Cependant, n’ayant pas sorti d’album depuis presqu’un an, les musiciens se ressaisissent et c’est le cerveau en bouillie que Brian et ses frères bricolent Smiley Smile, sur les cendres encore fumantes de Smile. Pour la première fois, sur la pochette du disque ne figurent pas les membres du groupe (on a le droit à la place à un tableau évoquant plus le Douanier Rousseau que les Beach Boys...) et contrairement à ce que clamait Brian, l’heure est plutôt à la discrétion, à la sobriété voire le minimalisme : le morceau Vegetables comporte une rythmique produite à partir des sons obtenus alors que les frangins Wilson et Paul McCartney en personne (et oui !) croquaient dans des légumes... et Whistle In est construite autour d’un sifflement.

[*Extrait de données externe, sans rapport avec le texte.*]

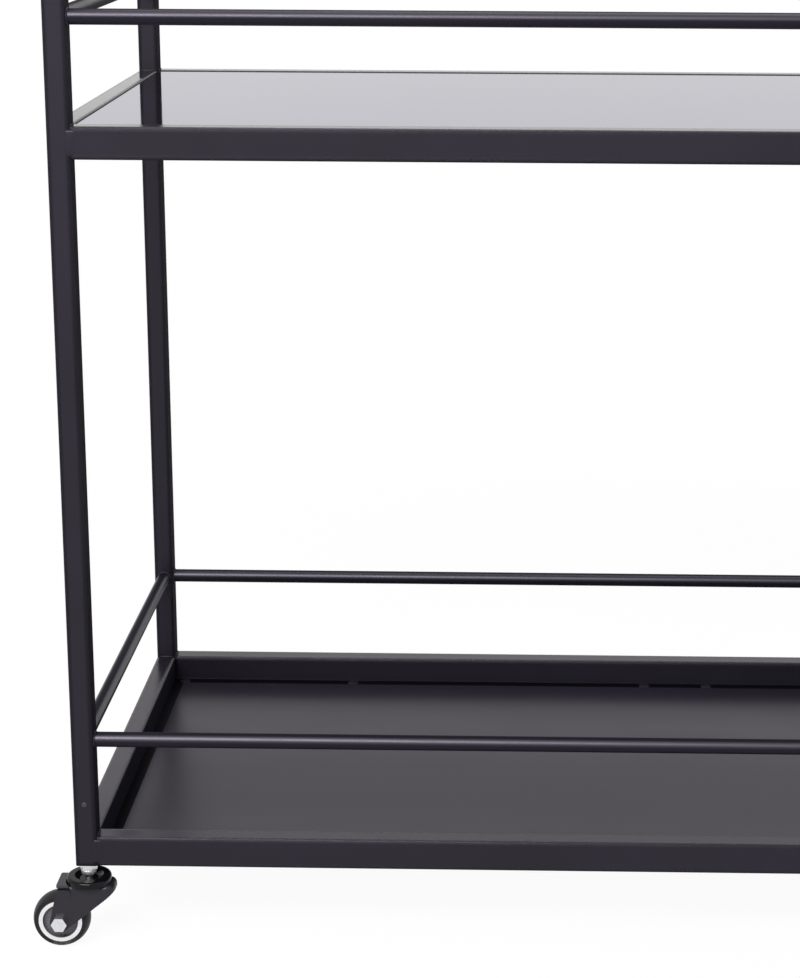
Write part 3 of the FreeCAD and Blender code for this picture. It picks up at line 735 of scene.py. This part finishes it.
# %% [markdown]
# ## The rims' welds
# A rim tube is welded to its post on the outer face, where the weld is ground
# flush, and across its top and bottom, where the beads stay. The beads could run
# round the whole tube, but inside a corner a torch doesn't reach. The lower rims
# end level with the posts, so they have no bead underneath.

# %% Weld the rims
BEAD_RADIUS = 1.25 * MM
BEAD_INSET = 1.5 * MM
SEAM_WIDTH, SEAM_INSET = 9 * MM, 2.5 * MM
tube_weld = weld_coat("black_powder_coat_on_welds", TUBE_LEVEL, roughness=0.38, gloss=0.24)
half_bead = (outer_x - inner_x) / 2 - BEAD_INSET
rim_welds = bmesh.new()
rim_beads = 0
for tier, ((rim_low, rim_high), _) in tiers.items():
    middle_z, height = (rim_low.z + rim_high.z) / 2, rim_high.z - rim_low.z - 2 * SEAM_INSET
    levels = (rim_high.z, rim_low.z) if tier == "shelf" else (rim_high.z,)
    for x_sign, y_sign in CORNERS:
        flush_x = Vector((inner_x * x_sign, outer_y * y_sign, middle_z))
        flush_y = Vector((outer_x * x_sign, inner_y * y_sign, middle_z))
        add_ground_weld(rim_welds, flush_x, Vector((0, y_sign, 0)), SEAM_WIDTH, height)
        add_ground_weld(rim_welds, flush_y, Vector((x_sign, 0, 0)), SEAM_WIDTH, height)
        for level in levels:
            end_x = Vector((inner_x * x_sign, across_y * y_sign, level))
            end_y = Vector((across_x * x_sign, inner_y * y_sign, level))
            add_bead(rim_welds, end_x, (BEAD_RADIUS, half_bead, BEAD_RADIUS))
            add_bead(rim_welds, end_y, (half_bead, BEAD_RADIUS, BEAD_RADIUS))
            rim_beads += 2
hand_over("rim_welds", rim_welds, tube_weld)
print(rim_beads, "beads on the rims")

# %% [markdown]
# ## The rails' welds
# The guard rails are round and run in the middle of the posts' width, and each
# end has a ring bead where it meets its post. One bead could be copied sixteen
# times and moved, but a bead made in place has its own noise.

# %% Weld the rails
rail_welds = bmesh.new()
for _, (rail_low, rail_high) in tiers.values():
    rail_z, rail_radius = (rail_low.z + rail_high.z) / 2, (rail_high.z - rail_low.z) / 2
    rail_y = -(rail_low.y + rail_high.y) / 2
    # the short rails stand as far outside the posts' inner faces as the long ones
    rail_x = rail_y - inner_y + inner_x
    for x_sign, y_sign in CORNERS:
        end_x = Vector((inner_x * x_sign, rail_y * y_sign, rail_z))
        end_y = Vector((rail_x * x_sign, inner_y * y_sign, rail_z))
        add_ring_bead(rail_welds, end_x, Vector((1, 0, 0)), rail_radius, BEAD_RADIUS)
        add_ring_bead(rail_welds, end_y, Vector((0, 1, 0)), rail_radius, BEAD_RADIUS)
hand_over("rail_welds", rail_welds, tube_weld)

# %% [markdown]
# ## The tray's tacks
# A dark line of painted shadow runs round the tray's sheet, where it stops short
# of the rim. A few low welds on the long sides break the line and hold the sheet.
# They stand where a welder would set them by eye, so they are unevenly spaced and
# their places are a list, not a pattern. They are stretched spheres like the beads.

# %% Tack the tray's sheet
LAP = 7 * MM  # how far the line laps over the sheet
TACK_HALF_LENGTH, TACK_RISE = 6 * MM, 0.9 * MM
TACK_PLACES = [-391 * MM, -214 * MM, 92 * MM, 157 * MM, 372 * MM]
tack_coat = weld_coat("black_powder_coat_on_tacks", TACK_LEVEL, roughness=0.50, gloss=0.12)
sheet_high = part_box("tray_floor")[1]
groove = (inner_y - sheet_high.y) / 2
half_line = groove + LAP / 2
line_x, line_y = inner_x - half_line, inner_y - half_line
tacks = bmesh.new()
for y_sign in (-1, 1):
    for place_x in TACK_PLACES:
        centre = Vector((place_x, line_y * y_sign, sheet_high.z))
        add_bead(tacks, centre, (TACK_HALF_LENGTH, half_line, TACK_RISE))
hand_over("tray_tacks", tacks, tack_coat)

# %% [markdown]
# ## The tray's dark line: a painted shadow
# The groove between sheet and rim is in shade, painted here as a near-black strip
# that laps a little over the sheet. It could be painted into the sheet's finish,
# but the strip stands proud of the powder and ends at each tack. So it is laid as
# one flat strip from each tack to the next, with its upper edges rounded.

# %% Lay the sealant
SHADOW_STRIP_RISE, SHADOW_STRIP_DEPTH = 0.3 * MM, 0.3 * MM
SHADOW_STRIP_ROUNDING_SHARE = 0.6
TACK_FREE_SHARE = 0.8  # the share of a tack's half length that stays free of the painted shadow strip


def add_strip(mesh, low, high):
    """A low flat strip between two corners, with its upper edges rounded."""
    strip = bmesh.new()
    bmesh.ops.create_cube(strip, size=1)
    size, centre = high - low, (low + high) / 2
    shape = Matrix.Translation(centre) @ Matrix.Diagonal((*size, 1))
    bmesh.ops.transform(strip, matrix=shape, verts=strip.verts)
    upper = [edge for edge in strip.edges if all(vertex.co.z > centre.z for vertex in edge.verts)]
    bmesh.ops.bevel(strip, geom=upper, offset=size.z * SHADOW_STRIP_ROUNDING_SHARE, segments=3,
                    profile=0.5, affect="EDGES", material=-1)
    add_piece(mesh, strip)


shadow_strip_low, shadow_strip_high = sheet_high.z - SHADOW_STRIP_DEPTH, sheet_high.z + SHADOW_STRIP_RISE
groove_shadow_strips = bmesh.new()
half_gap = TACK_HALF_LENGTH * TACK_FREE_SHARE
gaps = [place + end * half_gap for place in TACK_PLACES for end in (-1, 1)]
ends = [-inner_x, *gaps, inner_x]
for y_sign in (-1, 1):
    near, far = sorted(((line_y - half_line) * y_sign, (line_y + half_line) * y_sign))
    for start, stop in zip(ends[0::2], ends[1::2]):
        add_strip(groove_shadow_strips, Vector((start, near, shadow_strip_low)), Vector((stop, far, shadow_strip_high)))
short_end = line_y - half_line
for x_sign in (-1, 1):
    near, far = sorted(((line_x - half_line) * x_sign, (line_x + half_line) * x_sign))
    add_strip(groove_shadow_strips, Vector((near, -short_end, shadow_strip_low)), Vector((far, short_end, shadow_strip_high)))
hand_over("tray_groove_shadow", groove_shadow_strips, groove_shadow_finish())

# %% [markdown]
# ## Vent plugs
# Closed tube needs a small hole, or the hot air of the oven would burst its
# welds. Each post has one low down on its outer face, stopped with a black nylon
# plug. A black spot in the finish could stand for it, but the plug's edge catches
# light, so it is a thin disc with a rounded edge, half sunk in the tube.

# %% Plug the vents
PLUG_RADIUS, PLUG_RISE, PLUG_ROUNDING = 2.3 * MM, 0.45 * MM, 0.35 * MM
PLUG_HEIGHT = 135.5 * MM


def add_plug(mesh, spot, outward):
    """A thin disc with a rounded edge, half sunk in an upright face."""
    plug = bmesh.new()
    bmesh.ops.create_cone(plug, cap_ends=True, segments=28, radius1=PLUG_RADIUS,
                          radius2=PLUG_RADIUS, depth=2 * PLUG_RISE)
    rim = [edge for edge in plug.edges if all(vertex.co.z > 0 for vertex in edge.verts)]
    bmesh.ops.bevel(plug, geom=rim, offset=PLUG_ROUNDING, segments=3, profile=0.5,
                    affect="EDGES", material=-1)
    face_out = outward.to_track_quat("Z", "X").to_matrix().to_4x4()
    bmesh.ops.transform(plug, matrix=Matrix.Translation(spot) @ face_out, verts=plug.verts)
    add_piece(mesh, plug)


plugs = bmesh.new()
for x_sign, y_sign in CORNERS:
    spot = Vector((across_x * x_sign, outer_y * y_sign, PLUG_HEIGHT))
    add_plug(plugs, spot, Vector((0, y_sign, 0)))
hand_over("vent_plugs", plugs, finishes["plug"])

# %% [markdown]
# ## A white world
# The cart stands in white all round, as in a product picture. More light would
# whiten the background too, but it would bleach the cart. So the world shows as
# plain white only to the camera and to shiny surfaces, and lights the cart at a
# plain level.

# %% World
AMBIENT = 0.35


def seen_directly(tree):
    """1 for rays from the camera, a mirror or glass, as the output of two Math nodes."""
    path = tree.nodes.new("ShaderNodeLightPath")
    total = path.outputs["Is Camera Ray"]
    for name in ("Is Glossy Ray", "Is Transmission Ray"):
        adder = tree.nodes.new("ShaderNodeMath")
        adder.operation = "MAXIMUM"
        tree.links.new(total, adder.inputs[0])
        tree.links.new(path.outputs[name], adder.inputs[1])
        total = adder.outputs[0]
    return total


world = bpy.data.worlds.new("white_studio")
bpy.context.scene.world = world
world.use_nodes = True
sky = world.node_tree
dome = sky.nodes["Background"]
dome.inputs["Color"].default_value = (1, 1, 1, 1)
strength = sky.nodes.new("ShaderNodeMapRange")
strength.inputs["To Min"].default_value = AMBIENT
strength.inputs["To Max"].default_value = 1.0
sky.links.new(seen_directly(sky), strength.inputs["Value"])
sky.links.new(strength.outputs[0], dome.inputs["Strength"])
print("the world lights the cart at", AMBIENT)

# %% [markdown]
# ## The floor
# White paper that runs out of sight. Left to the lamps, it would show grey
# beside the white world. So it glows white as the world does, and keeps a small
# share of its own shading under the cart, enough to hold the casters' shadows.

# %% Floor
FLOOR_REACH = 14
FLOOR_DROP = 0.2 * MM
GLOW_SHARE = 0.95
SHADE_REACH, SHADE_END = 0.7, 1.6

paper_sheet = bmesh.new()
bmesh.ops.create_grid(paper_sheet, x_segments=1, y_segments=1, size=FLOOR_REACH)
floor = add_object("floor", to_data("floor", paper_sheet))
floor.location.z = -FLOOR_DROP

paper = Finish("white_paper")
matt = paper.node("ShaderNodeBsdfDiffuse", {"Color": (0.95, 0.95, 0.95, 1)})
glow = paper.node("ShaderNodeEmission", {"Color": (1, 1, 1, 1), "Strength": 1.0})
distance = paper.node("ShaderNodeVectorMath", {0: paper.place}, output="Value", operation="LENGTH")
away = paper.ramp(distance, SHADE_REACH, SHADE_END)
share = GLOW_SHARE + (1 - GLOW_SHARE) * away
seen = Value(paper, seen_directly(paper.tree))
floor.data.materials.append(paper.done(paper.mix(share * seen, matt, glow)))
print("the floor keeps", round(1 - GLOW_SHARE, 2), "of its shading under the cart")

# %% [markdown]
# ## Lamps
# Wide softboxes give the satin powder its broad, soft shine; small lamps would
# leave hard spots on every tube. The key stands to the left and in front and
# lights the upright faces. A weak fill opens the shadows on the right. One above
# and behind draws the light lines on the tops of the rims and rails.

# %% Lamps
def softbox(name, place, target, width, height, power):
    """A rectangular lamp at a place, facing a target, both in metres."""
    data = bpy.data.lights.new(name, "AREA")
    data.shape = "RECTANGLE"
    data.size, data.size_y = width, height
    data.energy = power
    lamp = add_object(name, data)
    lamp.location = place
    lamp.rotation_euler = (Vector(target) - Vector(place)).to_track_quat("-Z", "Y").to_euler()
    print(name, "softbox of", power, "W")


middle = (cad_low + cad_high) / 2
softbox("key", (-0.9, -2.0, 1.95), (-0.3, 0, 0.45), width=1.9, height=0.7, power=92)
softbox("fill", (2.4, -2.0, 1.4), middle, width=1.6, height=1.4, power=4)
softbox("top", (0.2, 0.7, 2.7), middle, width=1.8, height=1.4, power=22)

# %% [markdown]
# ## The picture's look
# The Standard view shows each colour about as it is written; a filmic one would
# grey the whites.

# %% The picture's look
bpy.context.scene.view_settings.view_transform = "Standard"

Bien sûr, le résultat n’a rien à voir avec ce qu’aurait dû être Smile, les morceaux sont hétérogènes, tantôt enregistrés simplement, tantôt regorgeant de trouvailles de studio et sentant bon les heures d’enregistrement, comme Good Vibrations inclus ici et le non moins phénoménal Heroes And Villains, seul single extrait du projet avorté (bien que remanié lui aussi) et succès dans les charts britanniques. Consolation, les voix des Beach Boys sont tout simplement somptueuses, on ne retrouvera plus jamais vraiment la même perfection et la même richesse des harmonies. Certes, on retrouve le côté humoristique de la musique, cher à Brian, comme les éclats de rire qui ouvrent Little Pad ou encore l’accélération du rythme au moment où les cinq se joignent pour les harmonies de She’s Goin’ Bald, créant un délire sous gaz hilarant. Certaines compositions résultent du collage de plusieurs sections mais le résultat est plutôt réussi même si on est loin des ambitions commerciales de Smile. Dès lors et étrangement, en six mois, le groupe passe du statut de référence incontournable à celui de paria de huitième zone et se voit contraint d’annuler sa présence au festival pop de Monterey. Les Beatles ont déjà sorti Sgt.Pepper’s Lonely Hearts Club Band tandis que les disques des Californiens ne se vendent plus, confirmant que ces derniers ne sont plus à la mode. Commence alors une deuxième carrière pour le groupe.
Finalement, il faudrait être fou pour ne pas croire qu’il existe une malédiction Smile.